E como torcer no tiro com arco? “A gente não sabia bem, então gritou Brasil antes e depois do tiro. Quando as meninas se concentravam a gente ficou quieto e também não atrapalhamos as rivais”, diz Vanessa.
Torceram bem. A derrota por 6 a 0 para a Itália poderia ter contornos maiores do que as parciais de 54/50, 52/43 e 56/55, diz Ane Marcele Gomes do Santos, principal arqueira do Brasil. “Os gritos foram ótimos, me fizeram sentir em casa. Ajudaram nos dois dez que eu tirei. Me senti em casa”.
Não foi tão difícil assim. Ela é de Maricá, interior do Rio, e passista do Salgueiro. “A emoção de desfilar é mais alegre, a de competir é mais tensa”, diz.
Eliminada, ela se prepara para as competições individuais. As quartas de final são a meta. E depois, a incerteza. “Ninguém sabe o que vai acontecer, se a ajuda vai continuar. Um arco como esse custa R$ 10 mil e eu não tenho como pagar. Uso este, que é do COB. Não sei se teremos competições, não sei nada”.
Sarah Nikitin, companheira de time e de incertezas, comemora, aos menos, a Olimpíada no Brasil. “Não precisamos passar por qualificatórias, estamos aqui e não sei o que pode vir depois”. Marina Canetta vai na mesma linha. “A presença em uma competição olímpica traz muito de bom para o atleta. Há um desenvolvimento técnico. Agora, é esperar”.
Gringos estão mais acostumados com tiro com arco
Difícil que Ane Marcele ou algum atirador brasileiro consiga ter, algum dia, um torcedor tão entusiasmado como o indiano Hussaini, que comandava, a todos pulmões uma torcida de oito compatriotas. “Nossos ancestrais eram arqueiros há mais de 50 mil anos. O arco é o nosso esporte e tenho 100% de certeza que vamos vencer”.
Devi, Deepika e Laxmirani, alvo de tanta confiança pareciam tímidas após vencer a Colômbia, por 5 a 3. Agradeceram o apoio, deram entrevista e saíram rapidamente. Devi chegou a falar algo sobre o empoderamento feminino. “Cada vitória ajuda a que mais mulheres pratiquem esporte na Índia. Isso é muito importante para mudar a sociedade”.

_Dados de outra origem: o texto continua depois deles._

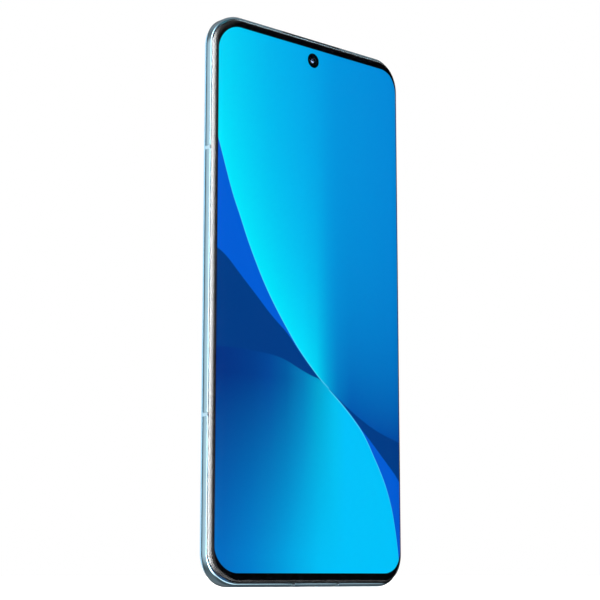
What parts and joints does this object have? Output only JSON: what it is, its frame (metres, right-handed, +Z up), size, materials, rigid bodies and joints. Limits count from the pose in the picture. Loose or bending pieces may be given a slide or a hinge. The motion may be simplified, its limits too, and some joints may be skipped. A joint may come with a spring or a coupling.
{
  "type": "smartphone",
  "caption": "Slab smartphone with side-curved cover glass, punch-hole front camera, light blue metal frame, side keys, card tray and rear cameras.",
  "frame": {"origin": "middle of the lower edge, with the phone standing upright on it", "axes": "+Z up along the phone's length, +X to the right seen from the screen side, -Y out of the screen and +Y out of the back"},
  "size_m": [0.0702, 0.0095, 0.1527],
  "materials": {
    "cover_glass": "polished, clear over the screen and black-printed round its edge",
    "display": "lit screen under the cover glass",
    "anodised_metal": "bead-blasted and anodised light blue",
    "back_glass": "frosted outside, blue film behind",
    "break_plastic": "moulded, polished flush with the metal",
    "plate_metal": "anodised, polished bevel",
    "ring_metal": "polished",
    "lens_glass": "polished, dark inside",
    "black_plastic": "moulded",
    "diffuser": "ribbed inside",
    "circuit_board": "solder mask",
    "steel": "stamped sheet",
    "pouch_foil": "laminated foil",
    "copper": "wound or rolled copper",
    "seal_rubber": "moulded",
    "flex_film": "polyimide film",
    "card_plastic": "moulded",
    "dense_metal": "sintered"
  },
  "bodies": {
    "phone": {"cover_glass": "cover_glass", "display_panel": "display", "mid_frame": "anodised_metal", "aerial_break_left_upper": "break_plastic", "aerial_break_left_lower": "break_plastic", "aerial_break_right_upper": "break_plastic", "aerial_break_right_lower": "break_plastic", "aerial_break_bottom_left": "break_plastic", "aerial_break_bottom_right": "break_plastic", "earpiece_mesh": "black_plastic", "infrared_window": "lens_glass", "vapour_chamber": "copper", "fingerprint_sensor": "black_plastic", "front_camera": "black_plastic", "back_glass": "back_glass", "camera_plate": "plate_metal", "flash_window": "diffuser", "charging_coil": "copper", "main_lens_ring": "ring_metal", "main_lens_window": "lens_glass", "main_camera_body": "black_plastic", "wide_lens_ring": "ring_metal", "wide_lens_window": "lens_glass", "wide_camera_body": "black_plastic", "macro_lens_ring": "ring_metal", "macro_lens_window": "lens_glass", "macro_camera_body": "black_plastic", "key_switch_flex": "flex_film", "tray_reader": "steel", "usb_c_sleeve": "steel", "usb_c_tongue": "black_plastic", "sub_board": "circuit_board", "board_link_flex": "flex_film", "battery": "pouch_foil", "main_board": "circuit_board", "shield_can": "steel", "processor": "black_plastic", "battery_connector": "black_plastic", "loudspeaker_box": "black_plastic", "earpiece_box": "black_plastic", "haptic_motor_housing": "steel", "upper_bracket": "black_plastic", "lower_bracket": "black_plastic", "upper_screw_1": "steel", "upper_screw_2": "steel", "upper_screw_3": "steel", "lower_screw_1": "steel", "lower_screw_2": "steel", "lower_screw_3": "steel"},
    "power_key": {"power_key": "anodised_metal"},
    "volume_key": {"volume_key": "anodised_metal"},
    "card_tray": {"card_tray": "anodised_metal", "tray_seal": "seal_rubber", "sim_card": "card_plastic"},
    "ejector_rod": {"ejector_rod": "steel"},
    "ejector_lever": {"ejector_lever": "steel"},
    "main_lens_barrel": {"main_lens_barrel": "lens_glass"},
    "haptic_mass": {"haptic_motor_mass": "dense_metal"},
    "loudspeaker_cone": {"loudspeaker_cone": "pouch_foil"},
    "earpiece_cone": {"earpiece_cone": "pouch_foil"}
  },
  "joints": [
    {"name": "card_tray_slide", "type": "slide", "parent": "phone", "child": "card_tray", "axis": [0, 0, -1], "range_m": [0, 0.022]},
    {"name": "power_key_press", "type": "slide", "parent": "phone", "child": "power_key", "axis": [-1, 0, 0], "range_m": [0, 0.00025], "stiffness_N_per_m": 2000, "springref_m": -0.00005},
    {"name": "volume_key_rock", "type": "hinge", "parent": "phone", "child": "volume_key", "pos_m": [0.0343, -0.00025, 0.1015], "axis": [0, 1, 0], "range_deg": [-1, 1], "stiffness_Nm_per_rad": 0.5},
    {"name": "ejector_rod_push", "type": "slide", "parent": "phone", "child": "ejector_rod", "axis": [0, 0, 1], "range_m": [0, 0.001]},
    {"name": "ejector_lever_turn", "type": "hinge", "parent": "phone", "child": "ejector_lever", "pos_m": [-0.0185, 0.0003, 0.0218], "axis": [0, -1, 0], "range_deg": [0, 18.6]},
    {"name": "main_lens_focus", "type": "slide", "parent": "phone", "child": "main_lens_barrel", "axis": [0, 1, 0], "range_m": [-0.0003, 0.0003], "stiffness_N_per_m": 100},
    {"name": "haptic_mass_swing", "type": "slide", "parent": "phone", "child": "haptic_mass", "axis": [1, 0, 0], "range_m": [-0.0006, 0.0006], "stiffness_N_per_m": 1300},
    {"name": "loudspeaker_cone_travel", "type": "slide", "parent": "phone", "child": "loudspeaker_cone", "axis": [0, 1, 0], "range_m": [-0.0003, 0.0003], "stiffness_N_per_m": 500},
    {"name": "earpiece_cone_travel", "type": "slide", "parent": "phone", "child": "earpiece_cone", "axis": [0, 1, 0], "range_m": [-0.0003, 0.0003], "stiffness_N_per_m": 500}
  ],
  "couplings": [
    {"joint": "ejector_lever_turn", "follows": "ejector_rod_push", "rad_per_m": 322.58}
  ]
}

Na sessão da tarde, a animação melhorou. Haidé Maria usava ao extremo o insuportável barulho de uma matraca para animar a amiga Ainda Román, arqueira mexicana. O que as une não é o amor ao esporte ou laços familiares. “Temos a mesma psicóloga”, diz. O difícil é entender uma profissional ter clientes tão diferentes; alguém que busca a concentração e outra, tão barulhenta e animada.
Os gritos de muitos países se uniam. Ni-pon, Ni-pon, andiamo ragazze e Dé han min guk predominavam. Os japoneses eram comandados por Koichi Sumi, todo uniformizado, incentivando Yuki Aiashi, parente distante.
Dé han min guk é "Coreia, mesmo". Havia muitos no Sambódromo, com bastonetes de plástico que faziam apenas vista e não barulho. A animação vinha das palmas comandadas por... Meriele, carioca da Tijuca. “Tenho um namorado coreano e me apaixonei pela cultura deles”. O namorado não veio.
E as ‘ragazzas’ italianas eram alentadas por jornalistas. Lorenzo Roata era o mais animado. Longe e perto dos microfones. “Sou narrador de televisão. Narro um tiro como se fosse um golaço brasileiro. Eu sou um tifoso, um torcedor”. O contraponto na narração vinha de Sante Spigarelli, arqueiro que disputou as Olimpíadas de 1972, 1976 e 1980.
A Coreia acabou campeã. Pela oitava vez seguida. Com 500 pontos em 540 possíveis. Aproveitamento de 92,6%. Nada mais justo que o trio corresse para galera, comemorando com a torcida.
Durou pouco. Rapidamente as jogadoras saíram e o espaço entre atiradores e alvos foi tomado por 15 passistas, cinco mulatas, uma porta-bandeira e um mestre sala.
O Sambódromo estava de volta ao samba.